Quelques mots pour la fin…
Au rayon des dramas, The Strain dont j’avais évoqué le pilote précédemment se laisse toujours regarder mais on est loin d’un chef d’oeuvre de mystère et de suspense. C’est presque pareil pour Extant : Halle Berry s’en sort très bien dans ce rôle de cosmonaute victime d’un vaste complot, mais trop d’éléments déjà-vus me désintéressent de cette histoire futuriste somme toute ultra classique. Quant à Manhattan, le pilote est bien trop simpliste et trop maladroit dans sa réalisation. Cette série, dont les personnages innombrables et brossés à la va-vite peinent à nous accrocher dans ce chaos que fut Los Alamos lors de la création de la bombe atomique, est déjà dispensable.
Un dernier mot pour les comédies car FX a fait une entrée remarquée dans ce domaine avec deux comédies calées le même soir : tout d’abord Married, puis You’re the Worst.
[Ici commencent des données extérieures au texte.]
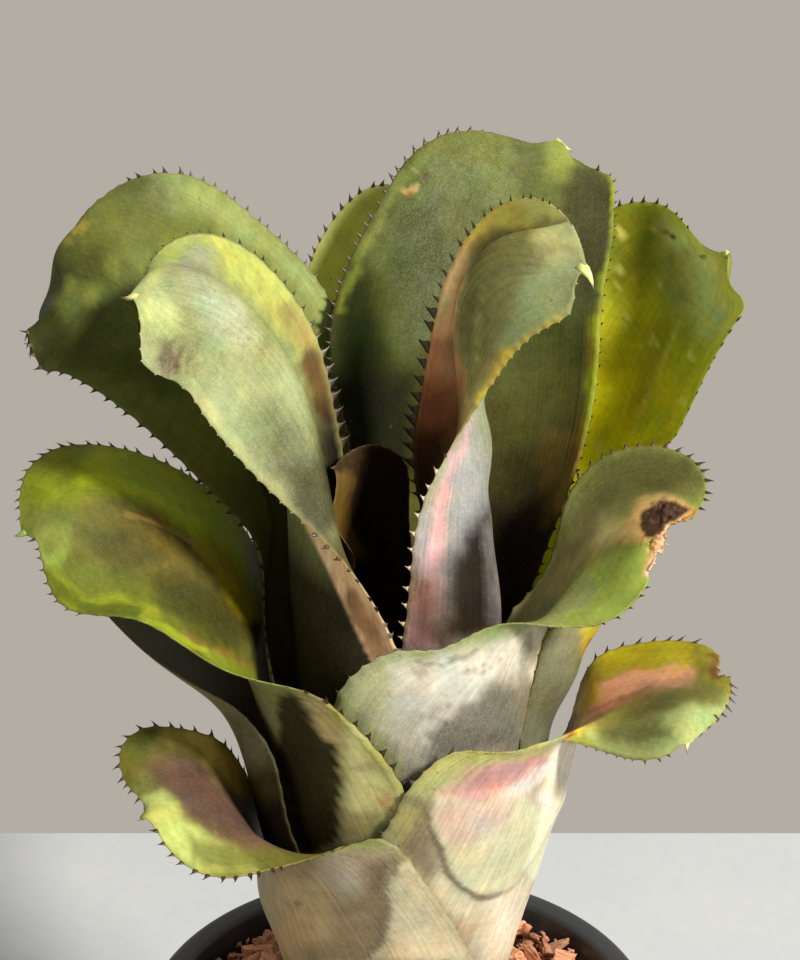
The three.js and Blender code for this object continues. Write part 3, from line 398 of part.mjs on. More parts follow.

La première s’intéresse à un couple essoufflé par la banalité et les contraintes du quotidien. Tandis que la seconde évoque la rencontre entre une jeune publiciste et un écrivain tout sauf romantiques. Les deux comédies ont en commun d’évoquer de manière très crue le sexe et la drogue, dans la lignée de comédies -de plus en plus nombreuses- qualifiées de « trash ». Le résultat est loin d’être aussi scandaleux que ne le promet cette description et je trouve les deux sitcoms particulièrement justes et attachantes sur de nombreux aspects. A découvrir !
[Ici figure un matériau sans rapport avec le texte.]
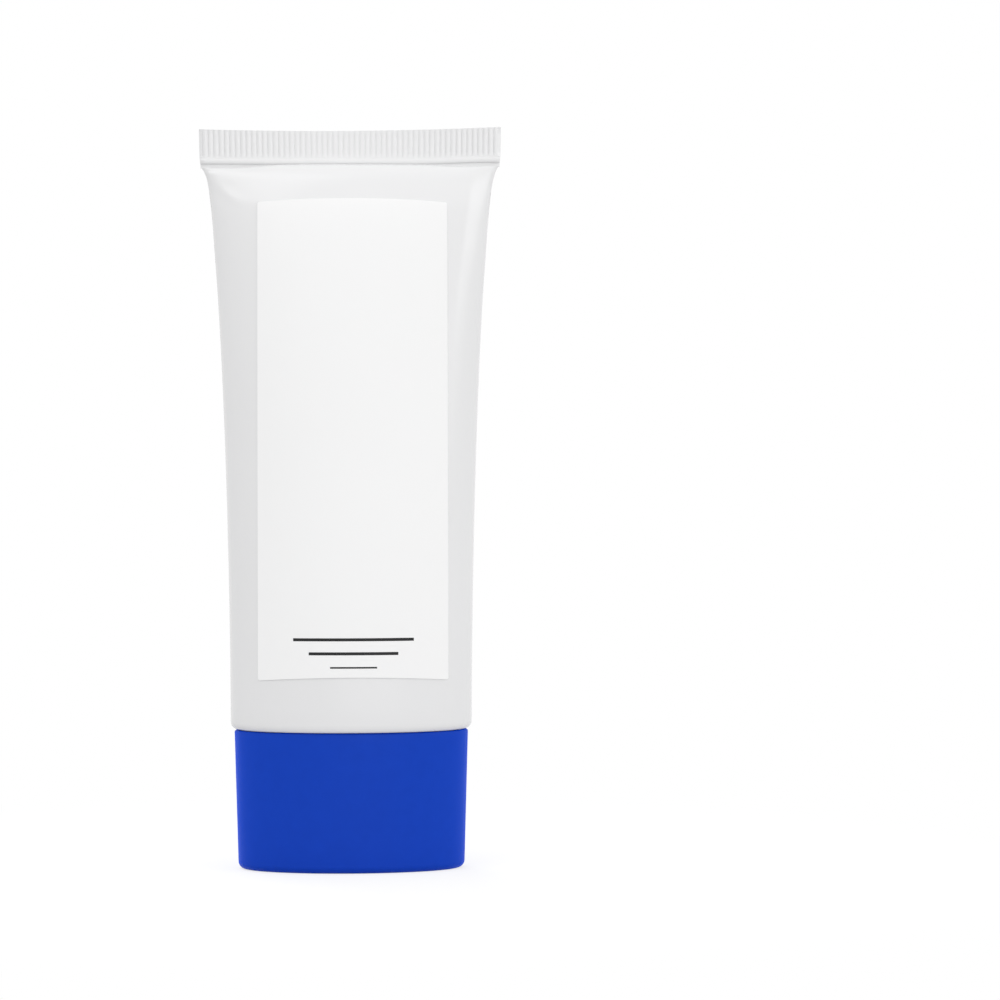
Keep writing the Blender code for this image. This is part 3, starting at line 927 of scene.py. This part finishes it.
# %% From coarse to fine columns
bead_end = last
rib_start = BEAD_TOP + BEAD_EASE
fine = ring_vertices(shape, strip_ring(FINE_COLUMNS, rib_start, lambda across: CRIMP_CREST, BEAD_END_HIGH))
side_coarse = COARSE_COLUMNS + 1
side_fine = FINE_COLUMNS + 1
for side in range(2):
    for column in range(COARSE_COLUMNS):
        low = [bead_end[side * side_coarse + column], bead_end[side * side_coarse + column + 1]]
        first = side * side_fine + column * FINE_PER_COARSE
        high = [fine[first + step] for step in range(FINE_PER_COARSE, -1, -1)]
        shape.faces.new(low + high)
for side in range(2):
    near, far = (side + 1) * side_coarse - 1, ((side + 1) * side_coarse) % len(bead_end)
    near_fine, far_fine = (side + 1) * side_fine - 1, ((side + 1) * side_fine) % len(fine)
    shape.faces.new((bead_end[near], bead_end[far], fine[far_fine], fine[near_fine]))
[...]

Aah j’adore la chute de ton passage sur Outlander. Tu décris la série comme merveilleuse, romantique, je me vois déjà en Ecosse en plein délire bucolique, je me disais » Ma fille, tu as bien fait de l’ajouter à ton compte BetaSéries » là, soudain, je lis ta dernière phrase et je me réveille. Ce ne sera peut-être pas si élégant et mignon que ce à quoi je m’attendais. Mais bon. Rien ne m’arrête. Je passe sur le reste, même les comédies FX. Trop « trash » pour moi ?
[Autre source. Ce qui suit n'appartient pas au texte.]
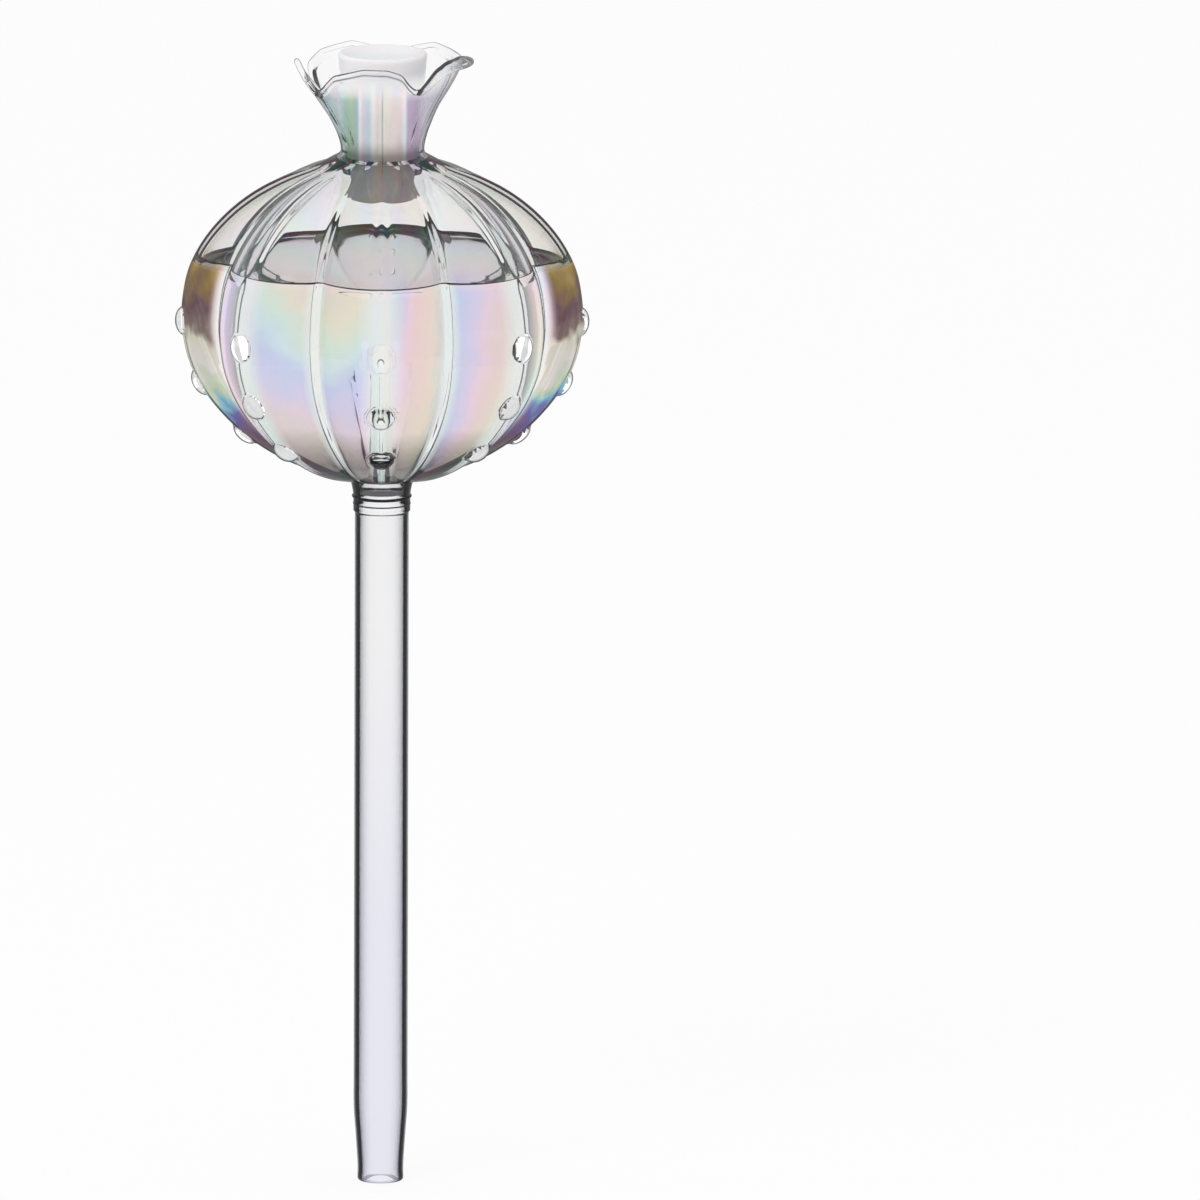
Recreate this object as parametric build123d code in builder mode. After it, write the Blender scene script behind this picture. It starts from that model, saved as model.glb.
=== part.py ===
from build123d import *
import os
from math import cos, hypot, radians, sin, sqrt

# A plant watering globe of blown glass, in millimetres. It stands here as it does in
# use, with its drawn-out stem down, and the tip of the stem is the origin. The bulb is
# blown into a ribbed mould, so its wall bulges out in eight lobes that meet in creases.
# A thin trail of glass is laid down the crest of each lobe, with three pressed drops on
# it. The mouth is flared hot into five petals, and a silicone stopper closes its throat.

# Stem, a straight glass tube with a drawn and fire-polished tip
stem_length = 158.3
stem_diameter = 12.2
stem_wall = 1.2
tip_length = 17.0
tip_diameter = 10.4
tip_wall = 1.15
tip_taper_length = 12.0

# Collar, the neck of the bulb: its socket takes the end of the stem, which is necked down
# to fit, and the flame that fuses them leaves two beads of molten glass round it
collar_height = 7.5
collar_diameter = 14.5
sleeve_diameter = 13.0
socket_depth = 3.5
socket_clearance = 0.05
seat_diameter = 11.6
seat_shoulder = 0.4
collar_bead_radius = 0.3
collar_bead_height_shares = (0.24, 0.46)

# Bulb
globe_radius = 44.9
globe_height = 74.1
globe_wall = 1.6
lobe_count = 8
front_turn = -90.0
valley_depth = 6.3
globe_foot_radius = 7.4
globe_top_radius = 11.0

# The crest of a lobe, from the collar up: radius as a share of globe_radius, height as
# a share of globe_height, and how deep the crease is there, as a share of valley_depth
crest_shares = (
    (0.267, 0.012, 0.16),
    (0.390, 0.035, 0.42),
    (0.596, 0.097, 0.76),
    (0.813, 0.213, 0.97),
    (0.948, 0.341, 1.00),
    (1.000, 0.490, 1.00),
    (0.967, 0.650, 0.96),
    (0.845, 0.777, 0.79),
    (0.655, 0.881, 0.50),
    (0.423, 0.952, 0.21),
)

# Trail of glass on each crest
trail_radius = 2.4
trail_relief = 0.8
# Where its sections lie along the crest line, and how full the trail is there
trail_shares = (
    (0.045, 0.55),
    (0.120, 0.90),
    (0.260, 1.00),
    (0.400, 1.00),
    (0.540, 1.00),
    (0.680, 1.00),
    (0.820, 0.93),
    (0.985, 0.50),
)

# Three pressed drops on each trail, at shares of the crest line
drop_shares = (0.233, 0.372, 0.505)
drop_length = 6.6
drop_width = 5.7
drop_relief = 1.3

# Flower mouth, with five petals
mouth_height = 24.0
mouth_foot_radius = 10.9
throat_diameter = 19.0
throat_height = 2.2
throat_bore_diameter = 16.8
throat_stock = 0.1
petal_count = 5
petal_turn = -96.0
petal_rim_radius = 19.9
petal_wall = 1.1
rim_wall = 0.9
fold_rim_radius = 15.9
fold_drop = 6.6
fold_sharpness = 1.6
petal_sections = 5
# The flare of a petal and of a fold: shares of the way out and of the way up
petal_flare_shares = ((0.20, 0.28), (0.38, 0.45), (0.64, 0.60), (0.84, 0.78), (1.00, 1.00))
fold_flare_shares = ((0.17, 0.24), (0.34, 0.44), (0.60, 0.67), (0.82, 0.86), (1.00, 1.00))

# Silicone stopper, a taper plug with a dished top
stopper_top_radius = 10.1
stopper_height = 34.0
throat_clearance = 0.25
stopper_lip = 1.4
stopper_dish_depth = 1.6
stopper_edge = 0.5

# Places along the axis, worked out from the sizes above
stem_bore_radius = stem_diameter / 2 - stem_wall
collar_base = stem_length - socket_depth
globe_base = collar_base + collar_height
seam_height = globe_base + globe_height
mouth_top = seam_height + mouth_height
throat_top = seam_height + throat_height
bore_stock_radius = throat_bore_diameter / 2 - throat_stock
lobe_angle = 360 / lobe_count
petal_angle = 360 / petal_count

os.makedirs("parts", exist_ok=True)


def save(part, name):
    """Label one finished piece, write it and print its size."""
    part.label = name
    export_step(part, "parts/" + name + ".step")
    print(name, "solids", len(part.solids()), "volume", round(part.volume, 1))


def polar(radius, angle):
    """A point in the plane of a section, by radius and angle in degrees."""
    return (radius * cos(radians(angle)), radius * sin(radians(angle)))


def crest_stations():
    """Crest radius, height and crease depth of every section of the bulb."""
    stations = [(globe_foot_radius, globe_base, 0.0)]
    for radius_share, height_share, depth_share in crest_shares:
        radius = globe_radius * radius_share
        height = globe_base + globe_height * height_share
        stations.append((radius, height, valley_depth * depth_share))
    stations.append((globe_top_radius, seam_height, 0.0))
    return stations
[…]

Mouahahaha, non mais vas y tente Outlander, je veux dire qu’il y a du bucolique mais pas que, c’est pas crétin :) Et sinon oui Married et You’re The Worst définitivement trop trash pour toi !
Married,& You’re the Worst je vais tester cela très prochainement pour voir !
Je n’ai pas bien compris la référence à Deadwood dans ton passage sur The Knick, si tu peux éclairer ma lanterne. De souvenir, Deadwood ne débute pas son pilote dans les bas-fonds d’un quartier chinois, donc j’aimerais bien comprendre ce que tu as essayé de dire.
Pour Deadwood en effet ce n’est pas l’intro, mais visuellement ces séries empruntent pas mal de thèmes à )Deadwood qui est une de mes séries préférées) notamment les scènes de perdition en plein cœur du quartier chinois, et Ripper Street ainsi que Peaky Blinders font clairement partie de cette vague, ainsi queThe Knick. C’est un détail certes mais qui montre des similitudes d’approche plus larges quand on analyse tous les épisodes.